Question about the univalence axiom versus skeleta. Here, Dan Licata writes:

[Univalence] can be used to build algebraic structures in such a
  way that isomorphic structures are equal (e.g. equality of groups is
  group isomorphism).

He writes something similar here:

A consequence of the univalence axiom is that isomorphic types are
  equivalent (propositionally equal).

Now nLab writes:

A category is skeletal if objects that are isomorphic are necessarily
  equal; so this is a notion irredeemably violating the principle of
  equivalence of category theory.

Is there not a contradiction here?
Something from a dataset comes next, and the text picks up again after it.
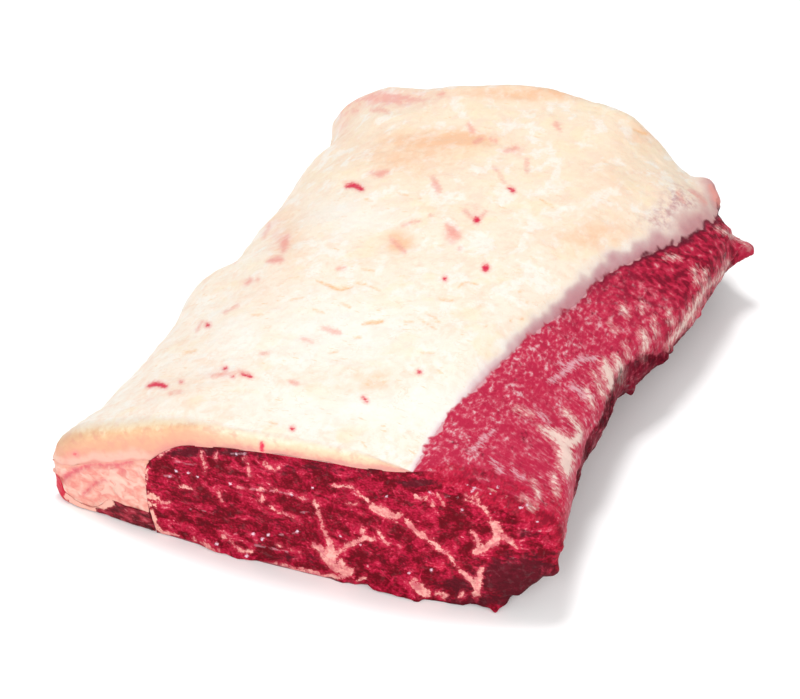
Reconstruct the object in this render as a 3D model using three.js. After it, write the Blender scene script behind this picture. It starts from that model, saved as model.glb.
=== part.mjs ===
// A portion of dry-aged beef striploin, boneless, lying fat side up, as a three.js scene graph.
// Millimetres. +X runs across the loin from the thin tail to the thick chine side, +Y runs along the grain from the
// cut face shown in front to the far cut, and +Z is up. The origin is at the middle of the footprint, on the table.
//
// The loin is four layers that run its whole length: the eye muscle, the fat cap on top of it, the wedge of tail fat
// beside it and the thin tail lean under that wedge. One cross-section, drawn at the front cut, is warped
// along the length by the outline of the loin seen from above.
import * as THREE from "three";

// ---------------------------------------------------------------- driving dimensions

const PEAK = 79; // height of the eye muscle at its thickest
const GAP = 0.5; // air left between two layers
const STATIONS = 40; // steps along the length
const ROLL_STEPS = 4; // the last of them, round the rolled far edge

// The cross-section's own x at its three anchors: outer tail, wall between tail and eye, chine side.
const TAIL_X = -137;
const WALL_X = -82.5;
const CHINE_X = 120.5;

// The two cuts seen from above, as [x, y]. Both bulge outwards in the middle of the face.
const FRONT_CUT = [[TAIL_X, -146], [-128, -151], [-104, -153.5], [-75, -156], [-30, -157.4], [0, -157],
  [51, -154.5], [90, -148.5], [CHINE_X, -142.5]];
const FAR_CUT = [[TAIL_X, 156], [-106, 157], [-92, 155], [-77, 152], [-66, 149.5], [-50, 148], [-33, 150],
  [-16, 155], [0, 157.4], [25, 157], [45, 153.5], [60, 150], [82, 142], [93, 137.5], [107, 135], [CHINE_X, 131]];

// The loin seen from above, as [y, x].
const TAIL_EDGE = [[-147, TAIL_X], [-142, -132], [-126, -126], [-100, -123], [-70, -118.5], [-46, -117.3],
  [-22, -120], [-9, -119], [3, -111.5], [20, -108.3], [56, -107], [98, -107], [118, -103.5], [134, -109],
  [150, -115]];
const CHINE_EDGE = [[-150, 121.7], [-118, 115.4], [-97, 111], [-75, 108], [-48, 108.5], [-20, 107.5], [-8, 108],
  [3, 113], [15, 117], [37, 121.7], [60, 125], [80, 126], [105, 126.5], [122, 121], [135, 114]];
const WALL_EDGE = [[-150, WALL_X], [-97, -76], [-18, -74], [30, -70], [150, -72]];
const CAP_EDGE = [[-153, 52.6], [-121, 53.1], [-103, 56], [-67, 62.9], [-27, 71.5], [-4, 78.5], [27, 86.5],
  [54, 98.4], [78, 109.5], [103, 116], [114, 115.5], [125, 112], [135, 106], [150, 101]];

// The top of the eye muscle in the cross-section, as [x, z].
const EYE_TOP = [[-79.5, 49], [-67.5, 58.5], [-57.5, 63.7], [-47.5, 67.2], [-17.5, 73], [2.5, 75.5],
  [22.5, 77.3], [42.5, 78.7], [52.5, PEAK], [62.5, 78], [82.5, 72], [102.5, 63], [114.5, 57]];
const EYE_LEFT_WALL = [[-78, 0], [-81, 14], [WALL_X, 29]];
const EYE_RIGHT_WALL = [[119, 53], [CHINE_X, 46], [CHINE_X, 34], [116.5, 24.5]];
const EYE_FOOT = [-76, 90.5]; // where the flat underside starts and ends
const BARE_COLUMNS = 7; // columns over the bare lean, from the trimmed edge to the chine side

// The seam under the fat cap over the tail, and the outside of the cap, as [x, z].
const TAIL_SEAM = [[TAIL_X, 21.5], [-131, 24.5], [-122.5, 26.6], [-108, 32.7], [-96.5, 39.4], [-87.8, 46],
  [-80.7, 50.4]];
const TAIL_OUTSIDE = [[TAIL_X, 23.5], [-136.2, 31], [-130, 39.5], [-121, 46.5], [-109, 53], [-96, 59.2],
  [-82, 65.6]];
const CAP_TOP = [[-82, 65.6], [-70, 70.5], [-57, 74.6], [-47, 76.9], [-17, 81], [3, 82.8], [23, 83.8],
  [43, 84.3], [53, 84.3], [63, 83.2], [83, 77.3], [103, 68.4], [CHINE_X, 58]];
const CAP_START = -78; // first column of the cap over the eye
const CAP_RIM = 1.8; // thickness left at the trimmed edge
const CAP_BEVEL = [[-150, 34], [-60, 16], [150, 13]]; // width of the trimmed slope, as [y, width]
const CAP_COLUMNS = 22;
const CAP_SPREAD = 0.8; // below 1, columns crowd towards the trimmed edge
const SEAM_POINTS = 9; // over the tail

// The tail lean: a bead at the outer end, a skin under the fat, a strip beside the eye.
const TAIL_LEAN_TOP = [[-136, 14.5], [-131, 12.5], [-127, 5.5], [-115, 2.2], [-109, 5], [-103, 11.5],
  [-93, 10.9], [-81.4, 11.4]];
const TAIL_LEAN_FOOT = [[-136.4, 13.5], [-135.5, 5.5], [-131, 0.8], [-124, 0], [-112, 0], [-104, 0],
  [-94, 0], [-78.8, 0]];

// Unevenness of the whole loin.
const SWELL = 1.3; // height of the broad waves in the top
const SWELL_X = 74; // their lengths across and along
const SWELL_Y = 96;
const FAR_ROLL = 10; // radius of the rolled far edge
const CORNER_DROP = 8; // the far chine corner sags by this
const CORNER_X = [40, 100];
const CORNER_Y = [80, 140];

// A tongue of lean that sticks out at the far chine corner.
const TONGUE = { reach: 14.5, y: 113, halfLength: 16, z: 31, halfHeight: 16 };

// ---------------------------------------------------------------- helpers

const lerp = THREE.MathUtils.lerp;

// A smooth curve through pairs of [t, value], flat beyond both ends.
function through(points, t) {
  const last = points.length - 1;
  if (t <= points[0][0]) return points[0][1];
  if (t >= points[last][0]) return points[last][1];
  let i = 0;
  while (t > points[i + 1][0]) i += 1;
  const slope = (k) => {
    const a = points[Math.max(k - 1, 0)];
    const b = points[Math.min(k + 1, last)];
    return (b[1] - a[1]) / (b[0] - a[0]);
  };
  const step = points[i + 1][0] - points[i][0];
  const u = (t - points[i][0]) / step;
  const v = 1 - u;
  return points[i][1] * v * v * (1 + 2 * u) + points[i + 1][1] * u * u * (1 + 2 * v)
    + step * u * v * (slope(i) * v - slope(i + 1) * u);
}

// From 0 at the first limit to 1 at the second.
function ease(limits, t) {
  return THREE.MathUtils.smoothstep(t, limits[0], limits[1]);
}

// A bump of height 1, gone at a distance of 1.
function bump(t) {
  return Math.abs(t) < 1 ? (1 - t * t) ** 2 : 0;
}

function frontCut(x) {
  return through(FRONT_CUT, x);
}

function farCut(x) {
  return through(FAR_CUT, x);
}

// x of the cross-section to x of the loin at y, and back.
function warp(x, y) {
  const wall = through(WALL_EDGE, y);
  if (x < WALL_X) {
    return lerp(through(TAIL_EDGE, y), wall, (x - TAIL_X) / (WALL_X - TAIL_X));
  }
  return lerp(wall, through(CHINE_EDGE, y), (x - WALL_X) / (CHINE_X - WALL_X));
}

function unwarp(x, y) {
  const wall = through(WALL_EDGE, y);
  return lerp(WALL_X, CHINE_X, (x - wall) / (through(CHINE_EDGE, y) - wall));
}

// How far the top stands above the plain cross-section.
function lift(x, y, farY) {
  const past = Math.max(0, y - (farY - FAR_ROLL));
  const rolled = FAR_ROLL - Math.sqrt(Math.max(0, FAR_ROLL ** 2 - past ** 2));
  const waves = SWELL * Math.sin(x / SWELL_X + 0.6) * Math.cos((y * 2) / SWELL_Y + x / SWELL_X);
  return waves - rolled - CORNER_DROP * ease(CORNER_X, x) * ease(CORNER_Y, y);
}

// A point of the cross-section, carried to its place at share s of the length.
function place([x, z], s) {
  const farY = farCut(x);
  const y = lerp(frontCut(x), farY, s);
  const across = warp(x, y);
  return new THREE.Vector3(across, y, z * (1 + lift(across, y, farY) / PEAK));
}

// Shares of the length, even up to the rolled edge and then round it.
function stations() {
  const straight = STATIONS - ROLL_STEPS;
  const rollShare = FAR_ROLL / (farCut(0) - frontCut(0));
  const shares = [];
  for (let k = 0; k <= straight; k += 1) shares.push(((1 - rollShare) * k) / straight);
  for (let k = 1; k <= ROLL_STEPS; k += 1) {
    shares.push(1 - rollShare * (1 - Math.sin((Math.PI / 2) * (k / ROLL_STEPS))));
  }
  return shares;
}

// A closed solid between an upper and a lower line that have as many points each, at every station.
function layer(section, shares) {
  const rings = shares.map((s) => {
    const { upper, lower } = section(s);
    return [...upper, ...lower.slice().reverse()].map((p) => place(p, s));
  });
  const around = rings[0].length;
  const columns = around / 2;
  const corners = rings.flat();
  const index = [];
  const quad = (a, b, c, d) => index.push(a, b, c, a, c, d);
  for (let k = 0; k < rings.length - 1; k += 1) {
    for (let i = 0; i < around; i += 1) {
      const near = [k * around + i, k * around + ((i + 1) % around)];
      const next = near.map((n) => n + around);
      // The diagonal runs the same way above and below, so that stacked layers share their facets.
      if (i < columns) quad(near[0], near[1], next[1], next[0]);
      else quad(near[1], next[1], next[0], near[0]);
    }
  }
  const far = (rings.length - 1) * around;
  for (let i = 0; i < columns - 1; i += 1) {
    const j = around - 1 - i;
    quad(i, j, j - 1, i + 1);
    quad(far + i, far + i + 1, far + j - 1, far + j);
  }
  const geometry = new THREE.BufferGeometry();
  geometry.setAttribute("position", new THREE.Float32BufferAttribute(corners.flatMap((p) => p.toArray()), 3));
  geometry.setIndex(index);
  geometry.computeVertexNormals();
  return geometry;
}

// Points spread evenly along a line of points.
function spread(line, count) {
  const path = new THREE.Path(line.map(([x, z]) => new THREE.Vector2(x, z)));
  return path.getSpacedPoints(count - 1).map((p) => [p.x, p.y]);
}

// ---------------------------------------------------------------- the four layers

function eyeTop(x) {
  return through(EYE_TOP, x);
}

// The tongue belongs to the chine wall, so it moves only the points out there.
function withTongue([x, z], s) {
  const y = lerp(frontCut(x), farCut(x), s);
  const { reach, halfLength, halfHeight } = TONGUE;
  const out = reach * bump((y - TONGUE.y) / halfLength) * bump((z - TONGUE.z) / halfHeight);
  return [x + out * ease([90, 118], x), z];
}

// The cross-section's x of the trimmed edge of the cap, at share s of the length.
function trimmedEdge(s) {
  let edge = CHINE_X;
  for (let pass = 0; pass < 3; pass += 1) {
    const y = lerp(frontCut(edge), farCut(edge), s);
    edge = unwarp(through(CAP_EDGE, y), y);
  }
  return edge;
}

// The x of the columns under the cap. Eye and cap share them.
function capColumns(s) {
  const edge = trimmedEdge(s);
  const columns = [];
  for (let i = 0; i < CAP_COLUMNS; i += 1) {
    columns.push(lerp(CAP_START, edge, (i / (CAP_COLUMNS - 1)) ** CAP_SPREAD));
  }
  return columns;
}

function eyeSection(s) {
  const columns = [EYE_TOP[0][0], ...capColumns(s)];
  const edge = columns.at(-1);
  for (let i = 1; i <= BARE_COLUMNS; i += 1) {
    columns.push(lerp(edge, EYE_TOP.at(-1)[0], i / BARE_COLUMNS));
  }
  const top = columns.map((x) => [x, eyeTop(x)]);
  const upper = [...EYE_LEFT_WALL, ...top, ...EYE_RIGHT_WALL].map((p) => withTongue(p, s));
  const lower = upper.map((p, i) => [lerp(EYE_FOOT[0], EYE_FOOT[1], i / (upper.length - 1)), 0]);
  return { upper, lower };
}

// Thickness of the fat cap over the eye, thinned towards the edge that was trimmed.
function capThickness(x, edge, y) {
  const inside = Math.min(1, (edge - x) / through(CAP_BEVEL, y));
  const full = through(CAP_TOP, x) - eyeTop(x) - GAP;
  return CAP_RIM + (full - CAP_RIM) * Math.sin((Math.PI / 2) * inside);
}

function capSection(s) {
  const lower = spread(TAIL_SEAM, SEAM_POINTS);
  const upper = spread(TAIL_OUTSIDE, SEAM_POINTS);
  const columns = capColumns(s);
  const edge = columns.at(-1);
  const y = lerp(frontCut(edge), farCut(edge), s);
  for (const x of columns) {
    const base = eyeTop(x) + GAP;
    lower.push([x, base]);
    upper.push([x, base + capThickness(x, edge, y)]);
  }
  return { upper, lower };
}

function tailFatSection() {
  const upper = spread(TAIL_SEAM, SEAM_POINTS).map(([x, z]) => [x, z - GAP]);
  const floor = TAIL_LEAN_TOP.map(([x, z]) => [x, z + GAP]);
  const wall = [WALL_X - GAP, EYE_LEFT_WALL.at(-1)[1]];
  return { upper, lower: [...floor, wall] };
}

function tailLeanSection() {
  return { upper: TAIL_LEAN_TOP, lower: TAIL_LEAN_FOOT };
}

// ---------------------------------------------------------------- colours and assembly

function flesh(color, roughness) {
  return new THREE.MeshStandardMaterial({ color, roughness, metalness: 0 });
}

const lean = flesh(0x9c2038, 0.42);
const darkLean = flesh(0x6e1424, 0.45);
const creamFat = flesh(0xfbe6cc, 0.5);
const pinkFat = flesh(0xf2bca8, 0.5);

const LAYERS = {
  loin_eye: { section: eyeSection, material: lean },
  fat_cap: { section: capSection, material: creamFat },
  tail_fat: { section: tailFatSection, material: pinkFat },
  tail_lean: { section: tailLeanSection, material: darkLean },
};

const striploin = new THREE.Group();
for (const [name, { section, material }] of Object.entries(LAYERS)) {
  const mesh = new THREE.Mesh(layer(section, stations()), material);
  mesh.name = name;
  striploin.add(mesh);
}

export default striploin;
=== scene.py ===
import math

import bpy
import numpy as np
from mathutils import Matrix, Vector, kdtree
from mathutils.geometry import delaunay_2d_cdt


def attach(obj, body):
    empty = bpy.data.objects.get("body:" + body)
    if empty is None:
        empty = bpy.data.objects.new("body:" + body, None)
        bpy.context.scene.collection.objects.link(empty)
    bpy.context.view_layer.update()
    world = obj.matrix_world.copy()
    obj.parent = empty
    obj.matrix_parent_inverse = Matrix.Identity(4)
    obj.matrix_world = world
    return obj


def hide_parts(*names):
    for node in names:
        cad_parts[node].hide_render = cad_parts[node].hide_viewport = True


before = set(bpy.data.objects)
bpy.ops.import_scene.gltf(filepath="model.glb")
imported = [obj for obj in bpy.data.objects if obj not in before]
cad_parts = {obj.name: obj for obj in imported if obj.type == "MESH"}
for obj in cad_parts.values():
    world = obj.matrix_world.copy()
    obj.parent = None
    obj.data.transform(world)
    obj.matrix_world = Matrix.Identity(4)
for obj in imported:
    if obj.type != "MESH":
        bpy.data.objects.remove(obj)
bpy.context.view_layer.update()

# A portion of dry-aged striploin, fat side up. Lengths are millimetres until a mesh is written.
# +X runs from the thin tail to the thick chine side, +Y along the grain away from the front cut, +Z up.
MM = 0.001

# ---------------------------------------------------------------- the loin's own sizes, as in the CAD model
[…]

How can we claim that:


*

*skeletons violate the principle of equivalence

*univalence upholds it


when apparently, univalence implies that every category is skeletal?
 A: Well, Homotopy Type Theory introduces some extraordinary equality, which approach requires special attention, and so the n-Lab article is a little bit out of this context, as it uses categories over some classical set theory, while HoTT defines its own 'precategories' and 'categories'.
For a motivating example, when we arrange four small balls in $2\times 2$ matrix, we give an interpretation of the multiplication $2\times 2$ of numbers, but as a number this arrangement equals to $4$:
$$2\times2\ =\ 4 $$
Similarly, we might want that e.g. the Klein group $V_4$ and the product group $\Bbb Z_2\times\Bbb Z_2$ would be equal, as groups (independently of exactly which four elements build them and how).
$$\Bbb Z_2\times\Bbb Z_2\ =\ V_4$$
As you have found, categories --as defined in HoTT-- are indeed necessarily skeletal in that setting.


*

*That 'Skeletons violate the principle of equivalence' refers to the fact that the property 'skeletal' is not invariant under category equivalence.

*As every category (in the sense and context of HoTT[!]) is skeletal, category equivalence here seems to coincide to category isomorphism, hence -by Univalence- to equality. 
In HoTT the notion 'skeletal' just gets meaningless.
But the whole HoTT theory is still under development, terms and definitions are not necessarily in their finalized form yet..